All that ended about thirty years ago. No one’s really sure how or why a gang of twelve Chug—a—Luggers from Connecticut decided that Billy had to go; they may have been peace activists manqué or a mob of Confederate sympathizers who, like the Japanese holdouts in the Pacific islands, never got the word that the war was over, or maybe they were just a bunch of stupid drunk kids who decided to do the sort of incredibly stupid thing that bunches of drunk kids decide to do—I’m partial to that last explanation myself—but they did decide he had to go, and so after the sun went down they rounded up some chains and a pick-up truck and in a burst of enthusiasm that left burnt tire tracks from the front of old City Hall to Main Street they pulled Billy off his plinth.
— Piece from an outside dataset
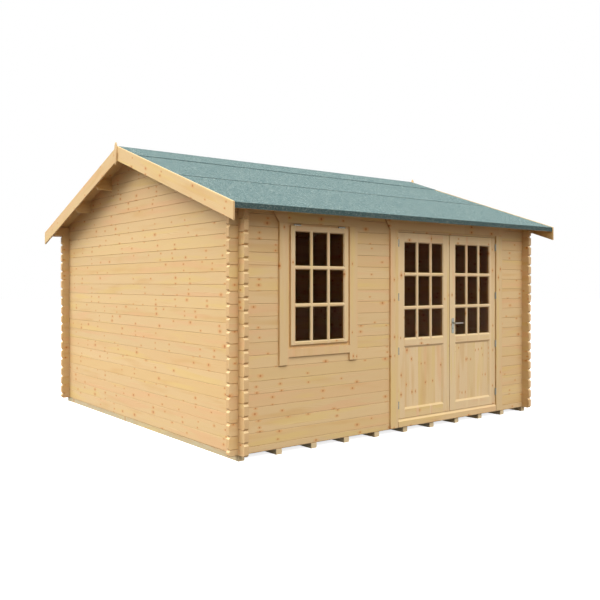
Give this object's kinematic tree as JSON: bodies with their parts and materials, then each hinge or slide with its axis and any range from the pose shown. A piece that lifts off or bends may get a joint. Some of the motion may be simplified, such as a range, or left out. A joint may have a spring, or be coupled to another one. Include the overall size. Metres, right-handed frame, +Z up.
{
  "type": "log cabin",
  "caption": "Log cabin of notched, interlocking logs with a felted ridge roof, a pair of part-glazed doors that open outwards and a casement window under the front eaves.",
  "frame": {"origin": "middle of the cabin's plan, on the ground under the floor bearers", "axes": "+Z up, the front with the doors faces -Y, +X to the right along the front"},
  "size_m": [4.47, 4.516, 2.9757],
  "materials": {
    "log_timber": "planed, untreated softwood",
    "joinery_timber": "planed, untreated softwood",
    "roof_timber": "planed, untreated softwood",
    "floor_timber": "planed, untreated softwood",
    "treated_timber": "pressure treated softwood",
    "roof_felt": "green mineral surfaced bitumen felt",
    "glass": "clear",
    "ironmongery": "zinc plated",
    "handle_metal": "satin"
  },
  "bodies": {
    "cabin": {"floor_bearers": "treated_timber", "floor": "floor_timber", "base_logs": "log_timber", "front_wall_left": "log_timber", "front_wall_middle": "log_timber", "front_wall_right": "log_timber", "front_wall_top": "log_timber", "back_wall": "log_timber", "left_wall": "log_timber", "right_wall": "log_timber", "left_gable": "log_timber", "right_gable": "log_timber", "roof_purlins": "roof_timber", "front_roof_boards": "roof_timber", "back_roof_boards": "roof_timber", "eaves_boards": "roof_timber", "front_felt": "roof_felt", "back_felt": "roof_felt", "ridge_felt": "roof_felt", "left_barge_boards": "joinery_timber", "right_barge_boards": "joinery_timber", "finials": "joinery_timber", "door_frame": "joinery_timber", "door_threshold": "joinery_timber", "door_casing": "joinery_timber", "inner_casings": "joinery_timber", "hinges_on_frame": "ironmongery", "window_frame": "joinery_timber", "window_sash": "joinery_timber", "window_glass": "glass", "window_hinges": "ironmongery", "window_casing": "joinery_timber"},
    "left_leaf": {"left_door": "joinery_timber", "left_door_glass": "glass", "left_door_panel": "joinery_timber", "hinges_on_left_door": "ironmongery"},
    "right_leaf": {"right_door": "joinery_timber", "right_door_glass": "glass", "right_door_panel": "joinery_timber", "hinges_on_right_door": "ironmongery", "handle_plates": "handle_metal"},
    "handle": {"lever_handle": "handle_metal"}
  },
  "joints": [
    {"name": "left_door_swing", "type": "hinge", "parent": "cabin", "child": "left_leaf", "pos_m": [-0.1095, -2.021, 0], "axis": [0, 0, -1], "range_deg": [0, 110]},
    {"name": "right_door_swing", "type": "hinge", "parent": "cabin", "child": "right_leaf", "pos_m": [1.4435, -2.021, 0], "axis": [0, 0, 1], "range_deg": [0, 110]},
    {"name": "lever_turn", "type": "hinge", "parent": "right_leaf", "child": "handle", "pos_m": [0.72075, -1.992, 1.078], "axis": [0, 1, 0], "range_deg": [0, 40], "stiffness_Nm_per_rad": 0.5}
  ]
}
I think that they were going to put Billy in the back of the pick-up and then chuck him into the river, but that plan didn’t work out as Billy weighed several hundred pounds and the twelve of them together couldn’t lift him into the pick-up. I should rephrase that, I think; the twelve of these knuckleheads working together could have easily lifted Billy into the pick-up, it’s just that coordinating the actions of twelve incredibly drunk morons in the dark is a much easier thing to say than to do. They started to drag Billy behind the pick-up, but at this point our crack crew of cops pulled up and arrested the lot of them for criminal mischief and trespassing and public drunkenness and being idiots from Connecticut. That last one used to be a capital offense here in the Vampire State, along with being an idiot from Jersey, but bleeding heart liberal types changed the laws back in 1938 for reasons I’m not sure I understand now. It may have had something to do with the Great Depression. In any case, Billy rested in a municipal warehouse for about fifteen years after his misadventure, but I am sure you’ll all be happy to know that he is back on his plinth, a much taller one this time, in the veterans’ plot at the local rural cemetery, on the slope of a hill where he still stands facing south towards Atlanta and the sea with the men who marched with him, and their sons and grandsons and great-grandsons resting in final peace at his feet.